The most interesting course was the “Jewelry Workshop with Model and Post-Production” course because it was a combination of a live model and jewelry photography, which made for a challenging and interesting process.
Plus, every course with splash or ink photography is highly recommended. The “3D Digitizing and 360° View Creation for e-Commerce” and “360 Video Course” are both challenging and interesting, but you have to invest heavily in powerful video LED lights and 4k-capable video cameras and learn how to color grade footage. Then DaVinci Resolve Studio is the next thing you have to learn if you want to succeed in video production.
I think the most important course though is the business course, “How to Start, Survive, & Make Money as a Photographer.”
How has your learning experience with Photigy affected your success as a photographer or pursuit of photography?
Photigy is the greatest motivational and inspirational database of knowledge.

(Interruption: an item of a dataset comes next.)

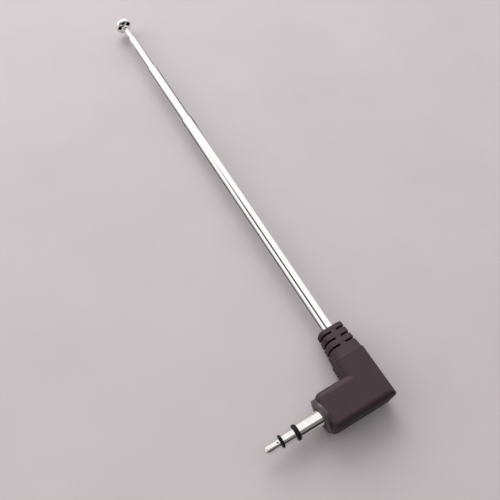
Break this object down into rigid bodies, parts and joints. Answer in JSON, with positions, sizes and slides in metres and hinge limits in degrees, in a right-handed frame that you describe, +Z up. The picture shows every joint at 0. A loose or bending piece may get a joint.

The main idea is that you have to practice what you just learned in theory. If you just watch YouTube tutorials but do not practice, you will simply forget everything in a few weeks.
What advice do you have for people interested in pursuing product photography?
The main advice I have is to keep yourself motivated, focused, and never copy-paste someone’s work (even Alex’s tutorials), but add something new, improve it, make it better. For creative people, it is common to copy each other, but to differentiate ourselves, we have to keep adding new lines to what already exists.
What other areas of photography interest you?
Surprisingly, my latest hobby is people photography. Also, it came from my other hobby – filmmaking. I like to be on short film sets and to help my friends as a sound recordist or gaffer, or as a BTS on-set photographer.
Knowledge of studio lighting helped me a lot in understanding a cinema lighting. I like to work with actors and to help them with headshots.
I think it’s important sometimes to take breaks from Product Photography (especially catalog work) and do something different and learn some new skills.